Some of the things that one might do to help a friend who's having a hard time might include:
  • providing information and advice based on your experience and ideas;
  • encouraging him or her to take a healthy, positive, and constructive risk;
  • 'being there' just to listen and understand;
  • offering honest and positive feedback;
  • planning and thinking with her or him about how to work through a challenging or confusing situation;
  • sharing different points of view to understand an issue or problem from as many different ideas and ways of thinking as possible; and,
  • making use of multiple perspectives to base decisions in choosing from the best of all the options, creating an action plan, and following through with that plan.
Helping, providing, encouraging, being there, offering, planning, sharing, and making -- these are all things we do to help one another as we grow, learn, and change through everyday living and learning. And, in large part, this list provides another dimension of understanding who is a mentor and what he or she does. But, we need to go further to understand what it means to become a skilled mentor.

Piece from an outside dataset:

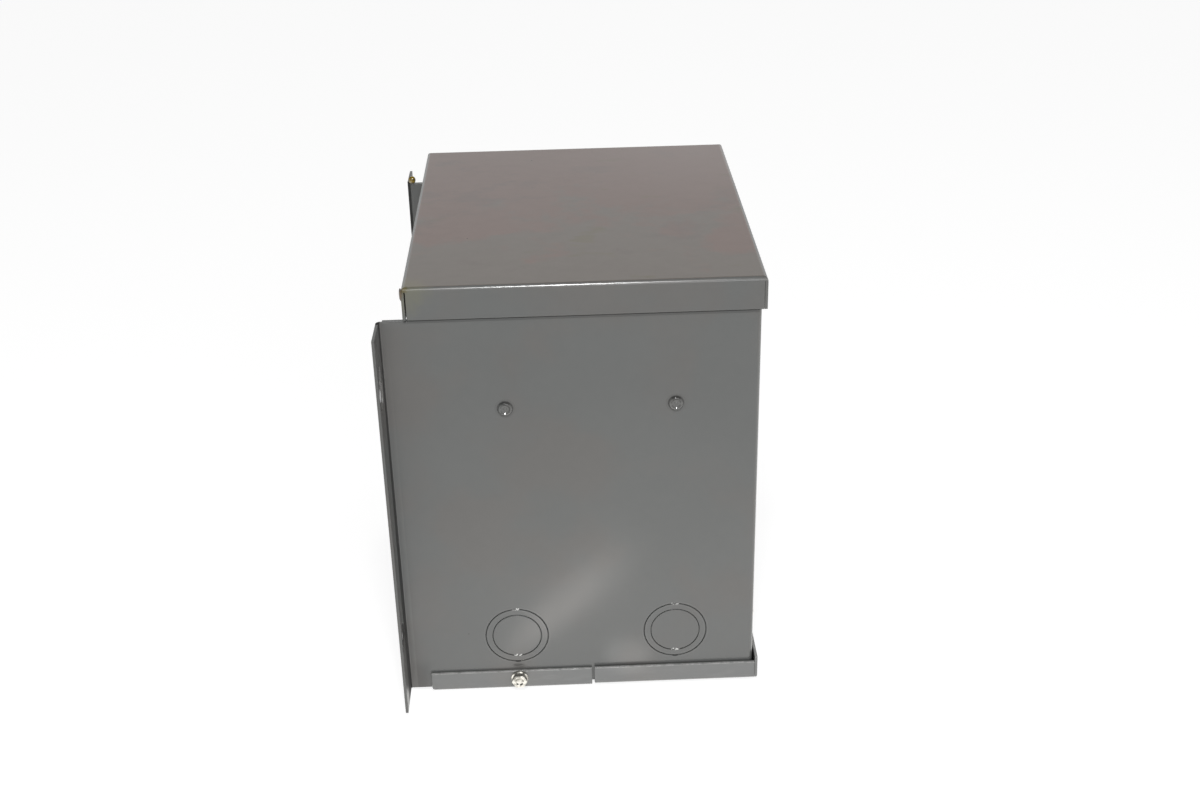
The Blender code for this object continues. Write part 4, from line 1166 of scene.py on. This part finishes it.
@dataclass
class ResinDrops:
    """Two set drops of potting resin."""

    drops: tuple[Drop, ...] = (
        Drop(
            "leg_drop", "resin_bead_right_leg",
            Resin("amber_resin", (0.30, 0.2, 0.015), (0.06, 0.04, 0.006)), 0.22, 0.06, 0.72,
        ),
        Drop(
            "corner_run", "resin_bead_cover_corner",
            Resin("dark_resin", (0.085, 0.056, 0.02), (0.03, 0.02, 0.01)), 0.12, 0.12, 0.8,
        ),
    )

    def build(self) -> None:
        """Makes both drops."""
        for drop in self.drops:
            drop.build()


@dataclass
class Inside:
    """What the case holds: core, coil, clamps, compound, leads and earthing lug."""

    stack: Stack = Stack("lamination_edges")
    clamps: Metal = Metal(
        "plain_steel", (0.5, 0.5, 0.51), (0.3, 0.29, 0.28), 0.34, (1.0, 0.2, 1.0),
    )
    lug: Metal = Metal("cast_aluminium", (0.8, 0.8, 0.81), (0.55, 0.55, 0.56), 0.36)
    wire: Winding = Winding("copper_turns")
    paper: Fibre = Fibre("electrical_paper", (0.58, 0.45, 0.27), (0.42, 0.31, 0.17))
    tape: Fibre = Fibre("polyester_tape", (0.66, 0.53, 0.14), (0.52, 0.4, 0.08), 0.5)
    nylon: Moulded = Moulded("natural_nylon", (0.77, 0.75, 0.68), (0.68, 0.65, 0.57))
    compound: Moulded = Moulded(
        "potting_compound", (0.085, 0.078, 0.07), (0.045, 0.04, 0.036), 0.6, 1.3 * MM,
    )
    primary: Moulded = Moulded("black_insulation", (0.05, 0.05, 0.052), (0.03, 0.03, 0.03), 0.45)
    secondary: Moulded = Moulded("red_insulation", (0.42, 0.035, 0.03), (0.3, 0.02, 0.02), 0.45)

    def choose(self, node: str) -> Optional[Finish]:
        """The finish of an inner node, by how its name starts.

        Args:
            node: The node's name.

        Returns:
            The finish, or None for a node that isn't inside.
        """
        starts = {
            "core_e": self.stack, "core_i": self.stack, "core_bracket": self.clamps,
            "clamp_": self.clamps, "core_pad": self.paper, "layer_insulation": self.paper,
            "coil_outer": self.tape, "inner_winding": self.wire, "outer_winding": self.wire,
            "winding_former": self.nylon, "potting": self.compound, "primary_lead": self.primary,
            "secondary_lead": self.secondary, "earthing_lug": self.lug,
        }
        found = (finish for start, finish in starts.items() if node.startswith(start))
        return next(found, None)

    def build(self) -> None:
        """Dresses each inner node."""
        made: dict[str, Material] = {}
        for node, solid in sorted(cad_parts.items()):
            finish = self.choose(node)
            if finish is None:
                continue
            if finish.name not in made:
                made[finish.name] = finish.material()
            paint_on(solid, made[finish.name])
            LOG.info("%s wears %s", node, finish.name)


# Studio


@dataclass
class Viewpoint:
    """The photograph's camera, found from the straight edges of the case."""

    place: Spot = (-0.68023, 0.0068, 0.44413)
    pitch: float = 0.46517
    yaw: float = -0.02371
    roll: float = -0.0341
    focal_pixels: float = 1561.69
    width_pixels: float = 1200.0
    sensor: float = 36.0

    def build(self) -> None:
        """Makes the camera: right, down and forward, turned by pitch, then by yaw, then by roll."""
        data = bpy.data.cameras.new("viewpoint")
        data.sensor_width = self.sensor
        data.lens = self.sensor * self.focal_pixels / self.width_pixels
        data.clip_start = 0.01
        camera = bpy.data.objects.new("viewpoint", data)
        bpy.context.scene.collection.objects.link(camera)
        axes = Matrix(((0, -1, 0), (0, 0, -1), (1, 0, 0)))
        for angle, letter in ((self.pitch, "X"), (self.yaw, "Y"), (self.roll, "Z")):
            axes = Matrix.Rotation(angle, 3, letter) @ axes
        right, down, forward = axes[0], axes[1], axes[2]
        basis = Matrix((right, -down, -forward)).transposed().to_4x4()
        camera.matrix_world = Matrix.Translation(self.place) @ basis
        bpy.context.scene.camera = camera


@dataclass(frozen=True)
class Lamp:
    """A white area lamp: its place, its aim, its width and height in metres, and its watts."""

    name: str
    place: Spot
    aim: Spot
    size: Span
    power: float

    def build(self) -> None:
        """Makes the lamp."""
        data = bpy.data.lights.new(self.name, "AREA")
        data.shape = "RECTANGLE"
        data.size, data.size_y = self.size
        data.energy = self.power
        lamp = bpy.data.objects.new(self.name, data)
        turn = (Vector(self.place) - Vector(self.aim)).to_track_quat("Z", "Y").to_matrix().to_4x4()
        lamp.matrix_world = Matrix.Translation(self.place) @ turn
        bpy.context.scene.collection.objects.link(lamp)


@dataclass(frozen=True)
class Pool:
    """An oval pool of light on the floor: its middle, its halves, its edge's fade and its turn.

    The turn is the cosine and the sine of the angle from X to its length.
    """

    middle: Span
    half: Span
    fade: Span
    turn: Span = (1.0, 0.0)

    def light(self, shader: Shader) -> Wire:
        """How bright the floor is in it.

        Args:
            shader: The floor's shader.

        Returns:
            1 in the middle, and 0 outside.
        """
        x = shader.x - self.middle[0]
        y = shader.y - self.middle[1]
        cosine, sine = self.turn
        along, aside = x * cosine + y * sine, y * cosine - x * sine
        return oval(along, self.half[0], aside, self.half[1]).ramp(*self.fade)


@dataclass
class Studio:
    """A pale floor and a pale surround, with one soft lamp and one small one.

    In reflections the surround is bright near the horizon and dim overhead, and the floor is bright
    on one side only. A fade is the value where it starts and the value where it is full.
    """

    floor_half: float = 6.0
    floor_drop: float = 0.1 * MM
    surround: float = 0.66
    above: float = -0.34
    above_fade: Span = (0.1, 0.8)
    horizon: float = 0.96
    side_share: float = 0.3
    side_fade: Span = (0.62, 0.3)
    height_fades: tuple[Band, Band] = ((0.6, 0.66, 0.42), (0.4, 0.4, 0.2))
    overhead: float = 0.06
    floor_colour: float = 0.75
    seen_colour: float = 0.3
    seen_glow: float = 0.82
    far_glow: float = 0.22
    near_glows: tuple[Band, Band] = ((0.45, -0.42, -0.33), (0.9, -0.34, -0.1))
    near_end: Span = (0.2, -0.05)
    pool_glow: float = 2.9
    pool: Pool = Pool((-0.163, 0.004), (0.055, 0.011), (1.6, 0.0), (0.818, 0.575))
    foot_pool: Pool = Pool((-0.112, -0.02), (0.012, 0.012), (1.4, 0.2))
    foot_share: float = 0.5
    under_case: tuple[Band, Band] = ((-84 * MM, 84 * MM, 9 * MM), (-72 * MM, 78 * MM, 9 * MM))
    by_flanges: tuple[Band, Band] = ((-108 * MM, 108 * MM, 4 * MM), (76 * MM, 95 * MM, 3 * MM))
    flange_shade: float = 0.5
    sheen: Colour = (1.0, 0.985, 0.96)
    pool_sheen: Colour = (1.0, 0.93, 0.88)
    lamps: tuple[Lamp, ...] = (
        Lamp("camera_side_softbox", (-1.3, -0.35, 0.75), (0.0, 0.0, 0.08), (0.7, 0.7), 4.8),
        Lamp("small_key", (-0.626, 0.005, 0.898), (-0.09, 0.0, 0.15), (0.1, 0.08), 4.5),
    )

    def build(self) -> None:
        """Makes the surround, the floor and the lamps."""
        self.sky()
        self.floor()
        for lamp in self.lamps:
            lamp.build()

    def sky(self) -> None:
        """The surround: white to the camera, and even on what is matt."""
        world = bpy.data.worlds.new("surround")
        bpy.context.scene.world = world
        world.use_nodes = True
        graph = Graph(world.node_tree)
        direction = graph.node("ShaderNodeTexCoord", {}, {}, "Generated")
        height = graph.node("ShaderNodeSeparateXYZ", {}, {0: direction}, "Z")
        sideways = graph.node("ShaderNodeSeparateXYZ", {}, {0: direction}, "Y")
        ahead = self.side_share + (1.0 - self.side_share) * abs(sideways).ramp(*self.side_fade)
        low, lower = (share * height.ramp(*fade) for share, *fade in self.height_fades)
        mirrored = self.overhead + self.horizon * ahead * (low + lower)
        even = self.surround + self.above * height.ramp(*self.above_fade)
        strength = graph.choose(graph.ray("Glossy"), even, mirrored)
        background = world.node_tree.nodes["Background"]
        graph.feed(background.inputs["Color"], WHITE)
        graph.feed(background.inputs["Strength"], graph.choose(graph.seen(), strength, 1.0))

    def floor(self) -> None:
        """A pale floor. To the camera, part of its white is its own, so that a soft shadow stays.

        In reflections only, it glows with painted light: a long soft pool beside the case and a
        glow that grows towards the case, with painted shade under the case and by the flanges.
        """
        half, under = self.floor_half, -self.floor_drop
        corners = ((-half, -half), (half, -half), (half, half), (-half, half))
        mesh = bpy.data.meshes.new("floor")
        mesh.from_pydata([(x, y, under) for x, y in corners], [], [(0, 1, 2, 3)])
        plane = bpy.data.objects.new("floor", mesh)
        bpy.context.scene.collection.objects.link(plane)
        shader = Shader("pale_floor")
        seen = shader.seen()
        pool = self.pool.light(shader)
        first, second = (share * shader.x.ramp(*fade) for share, *fade in self.near_glows)
        near = (first + second) * shader.x.ramp(*self.near_end)
        pools = pool.larger(self.foot_share * self.foot_pool.light(shader))
        case, flanges = (
            shader.x.band(*across) * shader.y.band(*along)
            for across, along in (self.under_case, self.by_flanges)
        )
        # Painted light seen only in reflections, with painted shade under the case and by the
        # flanges.
        mirrored = (self.far_glow + near + self.pool_glow * pools) * (1.0 - case)
        mirrored = mirrored * (1.0 - self.flange_shade * flanges)
        glow = shader.choose(seen, shader.ray("Glossy") * mirrored, self.seen_glow)
        grey = shader.grey(shader.choose(seen, self.floor_colour, self.seen_colour))
        tint = shader.mix(seen, shader.mix(pool, self.sheen, self.pool_sheen), WHITE)
        constants = {"Roughness": 0.9, "Specular IOR Level": 0.0, "Emission Strength": 1.0}
        shader.dress(constants, colour=grey, glow=shader.shade(tint, glow))
        paint_on(plane, shader.material)


def main() -> None:
    logging.basicConfig(level=logging.INFO, format="%(message)s")
    bpy.context.scene.view_settings.view_transform = "Standard"
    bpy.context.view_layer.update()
    for assembly in (SheetMetal(), Rivets(), Screws(), ResinDrops(), Inside()):
        assembly.build()
        LOG.info("%s done", type(assembly).__name__)
    Viewpoint().build()
    Studio().build()


if __name__ == "__main__":
    main()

Building on everyday life experience to become a skilled mentor

The second part of how mentors fulfill their role is to understand that through training, support, and supervision, we take the ways we help others in everyday life and use those abilities as the basis for developing and applying a set of 'paraprofessional' mentoring skills. In the end, it is these skills and the ways in which we put them together that defines our unique and individual mentoring styles. Here are two examples.

'Being there' just to listen and understand

Listening is a skill that for most of us is unconscious; we just do it. However, there are ways to sharpen our listening skills to more fully understand what someone is saying, what they mean, and how they're feeling.

For example, if in a conversation, we hear another person say how excited she or he is about an upcoming event, but as they're talking, the tone of their voice drops and they look down instead of making eye contact. Listening to the whole person, there are messages that don't match. In conversation, the skilled mentor follows up on these inconsistencies to more fully understand how the person is really feeling in anticipation of the event.

Planning and thinking about how to work through a challenging or confusing situation

Life at times puts us all in challenging or confusing situations, and it's hard to understand what we need to do next to get through them.

In the helping professions, this would be referred to as goal setting. Along with helping another person think through specific steps for working through a such situation, a skilled mentor would also be thinking about ways of helping the person clarify short term and long term goals, how today's actions move him or her either towards or away from achieving these goals, and the specific kinds of support and resources that will be required for the person to successfully work through each step of the action plan to completion.

Along with listening skills and knowing how to assist others in setting and achieving goals, additional areas for the mentor to develop paraprofessional skill and expertise would include:
  • facilitating a professional, working relationship protecting privacy, maintaining confidentiality, and establishing appropriate boundaries;
  • establishing trust, rapport, and open communication;
  • being fully aware of how actions are demonstrations of our values;
  • understanding and modeling the tools of reflection and self-evaluation;
  • working to understand and be sensitive to the impact of diversity and culture;
  • applying principles, values, and ethics to evaluating the impact of mentoring; and,
  • synthesizing experience and training into one's own emerging mentoring style.
So, who is a mentor?

A mentor is an individual willing to become part of a supportive and diverse community of learners, open to sharing experience, vulnerability, and expertise. A mentor is a person who models the need to continue learning as a life-long adventure.

A mentor accepts the personal and professional responsibilities as well as the challenges of helping. A mentor seeks appropriate supervision, training, and support because it is through these systems that we learn, grow, and are accountable as professionals; and, if we are learning, growing, and hold ourselves accountable as professionals, we will model these same professional values and behaviors to those with and for whom we serve.

A mentor is person who has learned through success as well as challenge. She or he realizes that respect is always an earned commodity; never something simply expected or demanded. A mentor accepts others in humanity -- realizing that 'to err is human and to forgive divine.'

Finally, a mentor demonstrates that learning about best practice in mentoring is the beginning for using everyday abilities and developing them into a set of paraprofessional skills demanded by ethical and professional mentoring practice.